The Massapequa school district filed a lawsuit against the New York State Board of Regents Thursday claiming the agency violated its constitutional rights when it banned the use of Native American mascots, team names and imagery in public schools.
The ban, which was codified in May, stated that affected schools had to resolve to do away with the team names and imagery by June 2022, and eradicate all references to the name and imagery by the end of the 2024-2025 school year.
Massapequa goes by “Chiefs” and is one of 13 Long Island districts affected by the statute.
“The Chief is more than a logo to our schools and community,” the board of education wrote in a letter on its website. "It is our history and our heritage. When we speak of the Massapequa ‘Chief,’ we do so with pride and respect. As a Board, we are united in our efforts to stand up for our community and years of tradition.”
WHAT TO KNOW
- Massapequa, which uses the "Chiefs" nickname, had vowed to fight against the state's Native American mascot ban and filed a lawsuit on Thursday claiming it is unconstitutional.
- There are 13 Long Island school districts affected by the ban that was passed unanimously by the Board of Regents in April.
- The state has said that schools that don't comply risk losing state aid and the removal of school officers.
State education department spokesman JP O'Hare said it does not comment on pending litigation. The state previously said the statute is allowed under the Dignity For All Students Act, which intends to create a non-hostile learning environment for students.
A copy of the complaint, filed in federal district court and obtained by Newsday, alleges that the board of regents:
- Violated standard procedure to essentially fast-track the ban.
- Exceeded its scope of authority by creating a “blanket prohibition” that didn’t specify which schools would have to make the change.
- As an administrative body working within the executive branch, infringed on the governmental separation of powers; the suit alleges that though it is being termed a “statute,” the ban functions as a law, and creation of law is a legislative duty.
- Was “impermissibly… [and] unconstitutionally vague” in violation of the 14th Amendment protecting the right to due process.
- Violates the first amendment when banning school officials and officers from wearing “Chiefs” apparel, both on school property and when attending school functions like athletic events.
A message left with the district’s lawyer was not returned.
The state has said that schools that don't comply risk losing state aid and the removal of school officers, though the state said this is a last resort.
Other Long Island schools have signaled an intent to challenge the ban.
Amityville, Comsewogue, Wyandanch, Wantagh, all of which go by “Warriors,” and Sachem (“Flaming Arrows”) adopted the resolution to change their names while stipulating that they maintain the right to push back against the state’s regulation.
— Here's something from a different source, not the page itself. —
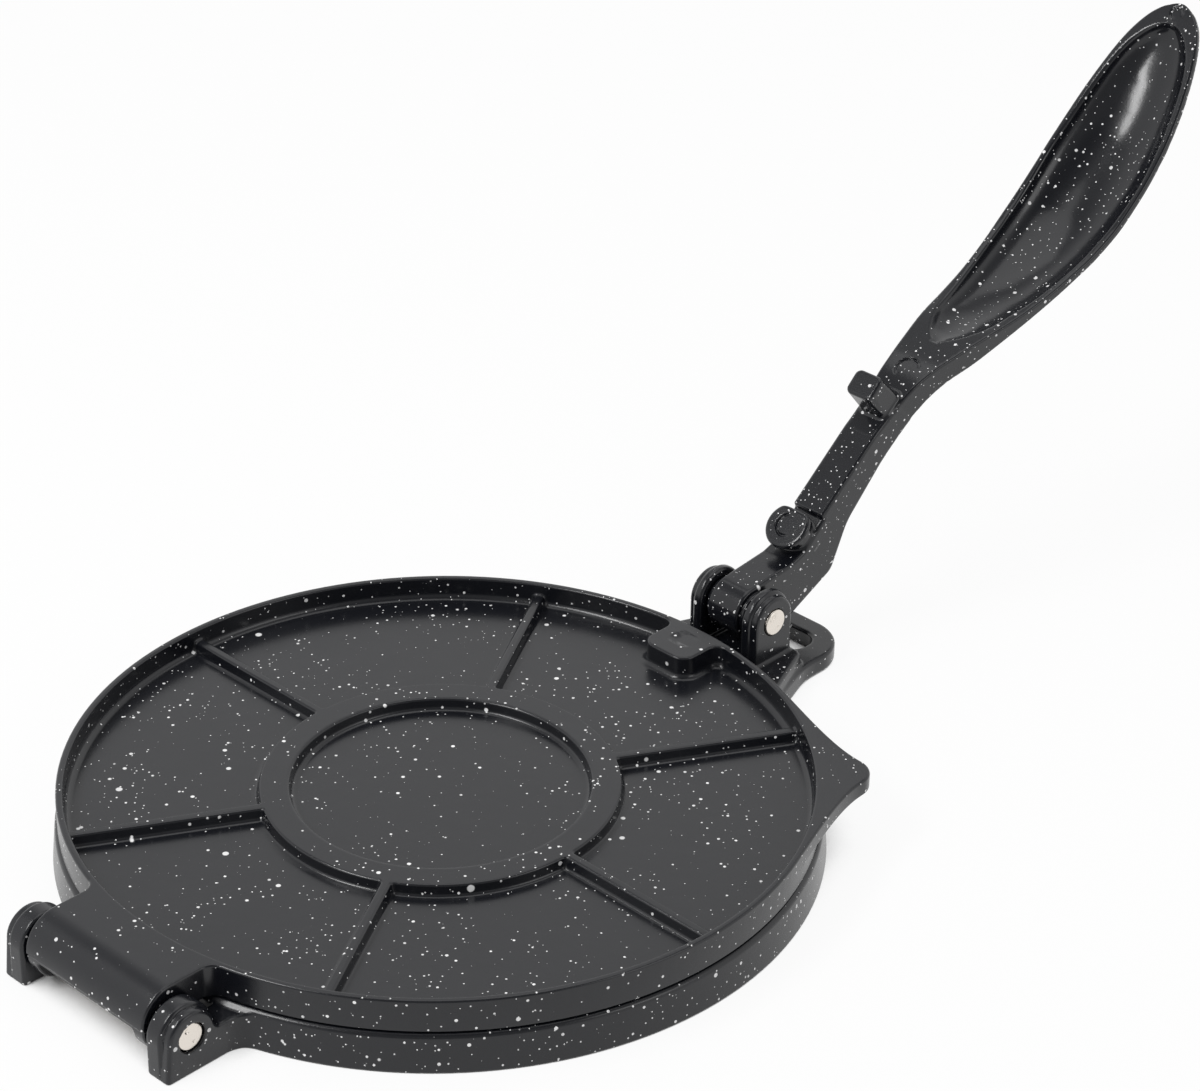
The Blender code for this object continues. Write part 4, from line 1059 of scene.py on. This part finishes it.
@dataclass(frozen=True)
class LidCasting(DiscCasting):
    """The lid: rim, floor, ring and six ribs, with a boss, a thumb tab and the hinge arm."""

    name: str = "fine_lid"
    body: str = "lid"
    node: str = "top_plate"
    slot: str = "lid_coating"
    finish: SpeckledCoat = SpeckledCoat(1.10, 1.0, 0.24)
    underside: float = 0.0113
    floor: float = 0.0139
    rib_top: float = 0.0172
    top: float = 0.0207
    rim_land: float = 0.0020
    rim_foot: float = 0.0020
    rim_edge: float = 0.0007
    under_edge: float = 0.0005
    ring_middle: float = 0.044278
    ring_half_width: float = 0.0040
    ring_draft: float = 0.15
    rib_half_width: float = 0.0013
    rib_draft: float = 0.24
    rib_edge: float = 0.0006
    rib_foot: float = 0.0009
    boss_front: float = 0.0854
    boss_half_width: float = 0.0084
    boss_corner: float = 0.0045
    boss_root: float = 0.0036
    mark_inset: float = 0.0073
    mark_radius: float = 0.0038
    mark_depth: float = 0.00022
    tab_angle: float = math.radians(-45.0)
    tab_reach: float = 0.0127
    tab_half_apex: float = math.radians(48.0)
    tab_corner: float = 0.0070
    tab_root: float = 0.0100
    tab_thickness: float = 0.0048
    arm_half_width: float = 0.0230
    arm_root: float = 0.0030
    arm_edge: float = 0.0007
    arm_cover: float = 0.0035
    nose_offset: float = 0.0014
    knuckle_radius: float = 0.0077
    knuckle_blend: float = 0.0008
    cheek: float = 0.0043
    lip_drop: float = 0.0014
    lip_reach: float = 0.0003
    hollow_root: float = 0.0012
    hollow_corner: float = 0.0008
    hollow_edge: float = 0.0004
    radius_lines: tuple[Zone, ...] = (
        (0.0015, 0.1245, 0.0024),
        (0.0393, 0.0409, 0.00028),
        (0.0409, 0.0477, 0.0011),
        (0.0477, 0.0495, 0.00028),
        (0.0845, 0.0866, 0.00028),
        (0.0866, 0.0906, 0.0006),
        (0.0906, 0.0968, 0.0008),
        (0.0968, 0.1028, 0.00025),
        (0.1028, 0.1245, 0.0005),
    )
    levels: tuple[Zone, ...] = (
        (0.0023, 0.0212, 0.0005),
        (0.0092, 0.0122, 0.0003),
        (0.0131, 0.0162, 0.0003),
        (0.0162, 0.0176, 0.00025),
        (0.0194, 0.0212, 0.00025),
    )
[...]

Some of those schools said they were open to eradicating their mascot while keeping their team names.
The state, though, said names such as “Warriors” must go if they were ever associated with Indigenous imagery. The remaining affected districts are Brentwood, Manhasset and Sewanhaka ("Indians"), Half Hollow Hills' East High School and Connetquot ("Thunderbirds"), Syosset ("Braves"), and East Islip (Redmen).
Schools did have a window to obtain an exemption from federally or state-recognized tribes, but no Long Island school was able to secure one before a May 3 deadline.
The complaint saw issue with the exemption process as well.
Tribes “cannot be the sole decision-makers on whether a school district’s use of an Indigenous name, logo, or mascot is legal,” it reads. “They are not elected officials accountable to constituents…”
Massapequa previously reached out to the Shinnecock, according to Rainbow Chavis, who works for the tribe’s human resources department. Those conversations stalled, with Chavis noting that the Chiefs' logo isn’t historically accurate since it depicts a Western tribal member, and not a Native American indigenous to Long Island.
“It’s offensive when you say you’re trying to honor us,” Shinnecock chairman Bryan Polite said earlier this year. “That’s hogwash. If that were true, talk to someone [from the local tribe]. You honor us by incorporating our history into the curriculum, having a cultural exchange, having the [students] come to a pow wow and writing a paper over the summer.”